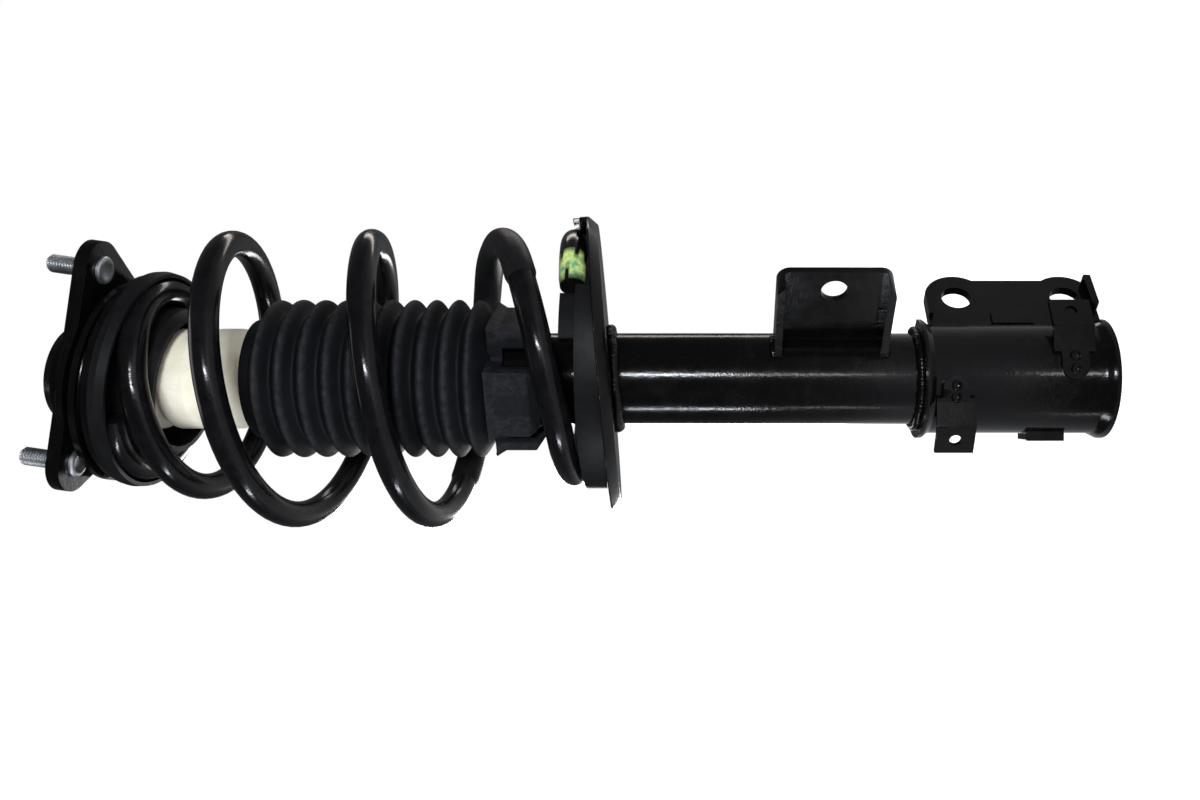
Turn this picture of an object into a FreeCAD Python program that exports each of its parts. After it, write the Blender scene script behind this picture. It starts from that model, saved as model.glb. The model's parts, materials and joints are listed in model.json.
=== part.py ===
"""Front suspension strut: damper, coil spring, bump stop, dust boot and swivelling tower mount.

Everything is modelled about the damper's axis (+Z, tower mount up). The knuckle bracket's ears point
along +X and take two bolts along Y. save() moves each piece so that the origin is midway between
those bolts. Millimetres and degrees; azimuths are measured about Z from +X.
"""
import FreeCAD
import Part
import math
import os

# ---- Damper ----
TUBE_R = 25.5            # reserve tube, outside
TUBE_WALL = 2.5
TUBE_BOTTOM, TUBE_TOP = -44.0, 300.0
PRESSURE_R = 16.0        # pressure tube bore
PRESSURE_WALL = 1.5
ROD_R = 11.0
ROD_NECK_R = 7.0         # threaded end through the tower mount
PISTON_NECK_R = 6.0
RUN = 0.05               # running clearance of rod and piston
STROKE = 90.0            # from full rebound, as built, to the bump stop

# ---- Knuckle bracket ----
EAR_REACH = 43.0         # damper axis to bolt axis
EAR_GAP = 34.0
PLATE = 5.0              # bracket's sheet
BOLT_PITCH = 62.0
BOLT_HOLE_R = 8.5
BOSS_R = 18.0
SADDLE = 3.5             # how far the ear's edge falls back between its bosses
WRAP_BOTTOM, WRAP_TOP = -47.0, 57.0
FLARE = 2.8              # how far the wrap's end rims turn outward

# ---- Anti-roll bar link bracket ----
LINK_Z = 107.0
LINK_WIDTH = 61.0
LINK_REACH = 75.0
LINK_HOLE_Y = -62.0
LINK_HOLE_R = 7.0
LINK_SHEET = 4.0
LINK_WEB_X = 8.5
LINK_OPEN_X = -8.0

# ---- Clip straps ----
STRAP_SHEET = 2.4
STRAP_HOLE_R = 3.2
STRAP_FOOT = 14.5        # width of the foot that is spot-welded to the wrap
FRONT_AZ = -132.0        # side that carries the clip straps
LEAN_AZ = FRONT_AZ + 90  # side towards which the tower mount leans

# ---- Spring and its seats ----
WIRE_R = 7.2
SEAT_Z = 227.5           # underside of the lower seat, on the damper axis
SEAT_TILT = 6.4          # the ears' side of the lower seat is the higher
SEAT_R = 83.0
SEAT_SHEET = 3.0
SEAT_LIP = 3.0
SEAT_GUARD = 11.0        # height of the lip behind the wire's end
SEAT_CENTRE_X = 12.0
COIL_CENTRE_X = 15.8     # lower end coil, offset towards the ears
PAD_TOP = 240.9
PAD_R, PAD_HOLE_R = 74.0, 52.0
PAD_STOP = 9.0           # how far the pad's stop rises beyond the wire's end
PAD_STOP_R = 66.0
PAD_RECESS = 4.9         # how far the pad drops under the wire's end
# turn, height, coil radius, offset of the coil's centre along X
COIL_STATIONS = [
    (0.25, 470.3, 49.8, 0.0),
    (0.50, 456.0, 60.5, 0.0),
    (1.00, 436.0, 75.0, 0.0),
    (1.50, 400.0, 75.8, 0.0),
    (2.00, 360.0, 76.0, 0.0),
    (2.50, 324.5, 76.0, 0.0),
    (2.80, 313.5, 76.0, 0.0),
    (2.90, 305.5, 75.8, 0.5),
    (3.00, 290.5, 75.0, 1.0),
    (3.10, 274.0, 74.2, 3.0),
    (3.25, 256.0, 71.0, 8.0),
    (3.36, 249.6, 68.0, 13.0),
    (3.50, 248.3, 65.8, COIL_CENTRE_X),
    (3.75, 249.0, 65.8, COIL_CENTRE_X),
    (3.88, 249.5, 65.8, COIL_CENTRE_X),
    (4.00, 248.3, 65.8, COIL_CENTRE_X),
    (4.16, 243.6, 65.8, COIL_CENTRE_X),
]
COIL_TOP_TURN = -0.68    # where the wire starts on the upper seat
COIL_TOP_R = 49.5
SLEEVE_TURNS = (2.6, 3.14)

# ---- Tower mount, leaning about its ball bush ----
LEAN = 8.0
BUSH_Z = 507.0           # centre of the ball bush, on the damper axis
BUSH_R = 16.0
BUSH_HALF = 8.5
FACE_Z = 504.4           # underside of the mount plate, on the damper axis
PLATE_SHEET = 3.6
PLATE_RIM = 7.0
STUD_R = 5.0
STUD_KNURL_R = 5.5       # pressed into the plate
STUD_PCD = 120.0
STUD_LENGTH = 28.5
STUD_HEAD_R = 7.5
STUD_OFFSET = 6.3        # stud circle's centre from the swivel axis, towards LEAN_AZ
PLATE_EAR_R = 15.5
CAP_R = 28.0
CAP_TOP = 532.0
BALL_RING_R = 38.0
BALL_R = 2.5
BALL_COUNT = 30
BALL_Z = 498.8
SEAT_OFFSET = 3.0        # upper seat's centre from the swivel axis, towards LEAN_AZ
UPPER_SEAT_TOP = 493.6

# ---- Boot and bump stop ----
BOOT_PEAK_R, BOOT_VALLEY_R = 44.0, 37.0
BOOT_PITCH = 12.4
BOOT_PEAKS = 10
BOOT_LAST_PEAK = 299.5
BOOT_WALL = 1.6
BOOT_END = 263.0
BUMP_TOP, BUMP_BOTTOM = 485.0, 395.0
BUMP_R = 28.0

AXIS = FreeCAD.Vector(0, 0, 1)
ORIGIN = FreeCAD.Vector(0, 0, 0)


# ---- Small helpers ----
def vec(x, y, z):
    return FreeCAD.Vector(x, y, z)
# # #
*Directions*.
Copy each line of the data exactly, leaving nothing out.

*Answer to the task*.
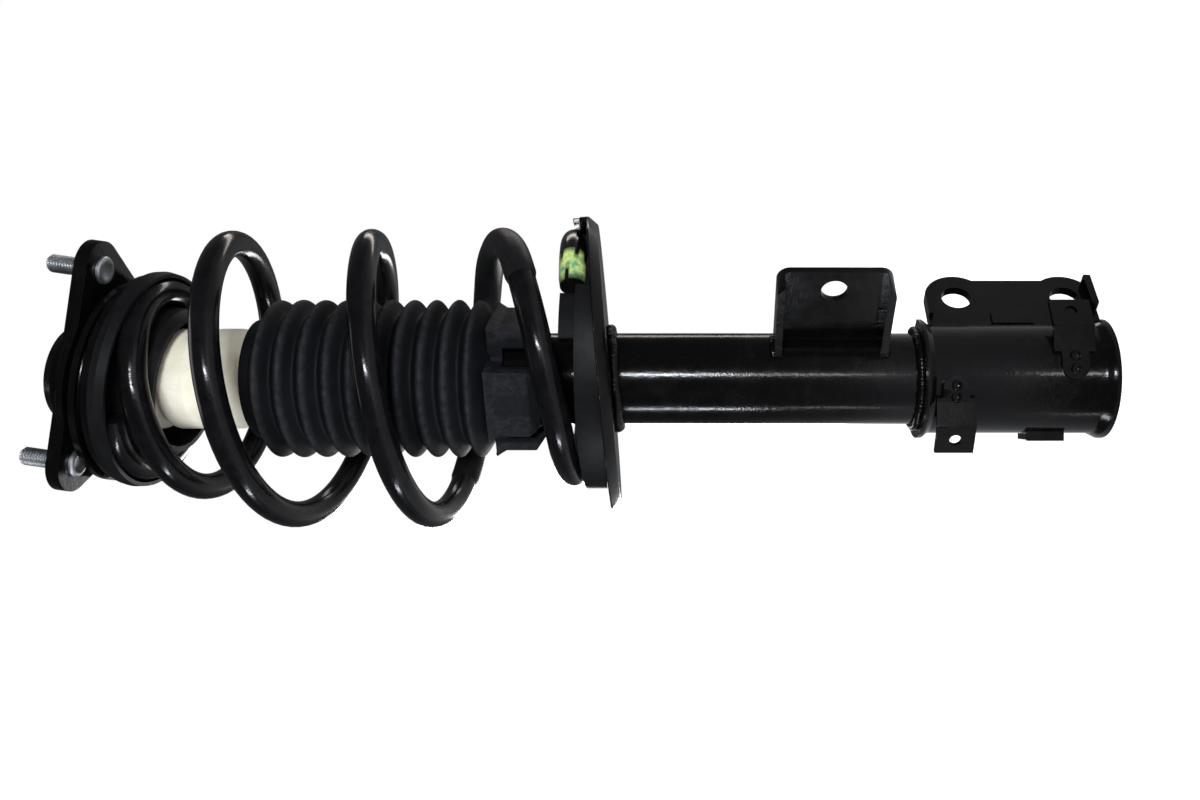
Turn this picture of an object into a FreeCAD Python program that exports each of its parts. After it, write the Blender scene script behind this picture. It starts from that model, saved as model.glb. The model's parts, materials and joints are listed in model.json.
=== part.py ===
"""Front suspension strut: damper, coil spring, bump stop, dust boot and swivelling tower mount.

Everything is modelled about the damper's axis (+Z, tower mount up). The knuckle bracket's ears point
along +X and take two bolts along Y. save() moves each piece so that the origin is midway between
those bolts. Millimetres and degrees; azimuths are measured about Z from +X.
"""
import FreeCAD
import Part
import math
import os

# ---- Damper ----
TUBE_R = 25.5            # reserve tube, outside
TUBE_WALL = 2.5
TUBE_BOTTOM, TUBE_TOP = -44.0, 300.0
PRESSURE_R = 16.0        # pressure tube bore
PRESSURE_WALL = 1.5
ROD_R = 11.0
ROD_NECK_R = 7.0         # threaded end through the tower mount
PISTON_NECK_R = 6.0
RUN = 0.05               # running clearance of rod and piston
STROKE = 90.0            # from full rebound, as built, to the bump stop

# ---- Knuckle bracket ----
EAR_REACH = 43.0         # damper axis to bolt axis
EAR_GAP = 34.0
PLATE = 5.0              # bracket's sheet
BOLT_PITCH = 62.0
BOLT_HOLE_R = 8.5
BOSS_R = 18.0
SADDLE = 3.5             # how far the ear's edge falls back between its bosses
WRAP_BOTTOM, WRAP_TOP = -47.0, 57.0
FLARE = 2.8              # how far the wrap's end rims turn outward

# ---- Anti-roll bar link bracket ----
LINK_Z = 107.0
LINK_WIDTH = 61.0
LINK_REACH = 75.0
LINK_HOLE_Y = -62.0
LINK_HOLE_R = 7.0
LINK_SHEET = 4.0
LINK_WEB_X = 8.5
LINK_OPEN_X = -8.0

# ---- Clip straps ----
STRAP_SHEET = 2.4
STRAP_HOLE_R = 3.2
STRAP_FOOT = 14.5        # width of the foot that is spot-welded to the wrap
FRONT_AZ = -132.0        # side that carries the clip straps
LEAN_AZ = FRONT_AZ + 90  # side towards which the tower mount leans

# ---- Spring and its seats ----
WIRE_R = 7.2
SEAT_Z = 227.5           # underside of the lower seat, on the damper axis
SEAT_TILT = 6.4          # the ears' side of the lower seat is the higher
SEAT_R = 83.0
SEAT_SHEET = 3.0
SEAT_LIP = 3.0
SEAT_GUARD = 11.0        # height of the lip behind the wire's end
SEAT_CENTRE_X = 12.0
COIL_CENTRE_X = 15.8     # lower end coil, offset towards the ears
PAD_TOP = 240.9
PAD_R, PAD_HOLE_R = 74.0, 52.0
PAD_STOP = 9.0           # how far the pad's stop rises beyond the wire's end
PAD_STOP_R = 66.0
PAD_RECESS = 4.9         # how far the pad drops under the wire's end
# turn, height, coil radius, offset of the coil's centre along X
COIL_STATIONS = [
    (0.25, 470.3, 49.8, 0.0),
    (0.50, 456.0, 60.5, 0.0),
    (1.00, 436.0, 75.0, 0.0),
    (1.50, 400.0, 75.8, 0.0),
    (2.00, 360.0, 76.0, 0.0),
    (2.50, 324.5, 76.0, 0.0),
    (2.80, 313.5, 76.0, 0.0),
    (2.90, 305.5, 75.8, 0.5),
    (3.00, 290.5, 75.0, 1.0),
    (3.10, 274.0, 74.2, 3.0),
    (3.25, 256.0, 71.0, 8.0),
    (3.36, 249.6, 68.0, 13.0),
    (3.50, 248.3, 65.8, COIL_CENTRE_X),
    (3.75, 249.0, 65.8, COIL_CENTRE_X),
    (3.88, 249.5, 65.8, COIL_CENTRE_X),
    (4.00, 248.3, 65.8, COIL_CENTRE_X),
    (4.16, 243.6, 65.8, COIL_CENTRE_X),
]
COIL_TOP_TURN = -0.68    # where the wire starts on the upper seat
COIL_TOP_R = 49.5
SLEEVE_TURNS = (2.6, 3.14)

# ---- Tower mount, leaning about its ball bush ----
LEAN = 8.0
BUSH_Z = 507.0           # centre of the ball bush, on the damper axis
BUSH_R = 16.0
BUSH_HALF = 8.5
FACE_Z = 504.4           # underside of the mount plate, on the damper axis
PLATE_SHEET = 3.6
PLATE_RIM = 7.0
STUD_R = 5.0
STUD_KNURL_R = 5.5       # pressed into the plate
STUD_PCD = 120.0
STUD_LENGTH = 28.5
STUD_HEAD_R = 7.5
STUD_OFFSET = 6.3        # stud circle's centre from the swivel axis, towards LEAN_AZ
PLATE_EAR_R = 15.5
CAP_R = 28.0
CAP_TOP = 532.0
BALL_RING_R = 38.0
BALL_R = 2.5
BALL_COUNT = 30
BALL_Z = 498.8
SEAT_OFFSET = 3.0        # upper seat's centre from the swivel axis, towards LEAN_AZ
UPPER_SEAT_TOP = 493.6

# ---- Boot and bump stop ----
BOOT_PEAK_R, BOOT_VALLEY_R = 44.0, 37.0
BOOT_PITCH = 12.4
BOOT_PEAKS = 10
BOOT_LAST_PEAK = 299.5
BOOT_WALL = 1.6
BOOT_END = 263.0
BUMP_TOP, BUMP_BOTTOM = 485.0, 395.0
BUMP_R = 28.0

AXIS = FreeCAD.Vector(0, 0, 1)
ORIGIN = FreeCAD.Vector(0, 0, 0)


# ---- Small helpers ----
def vec(x, y, z):
    return FreeCAD.Vector(x, y, z)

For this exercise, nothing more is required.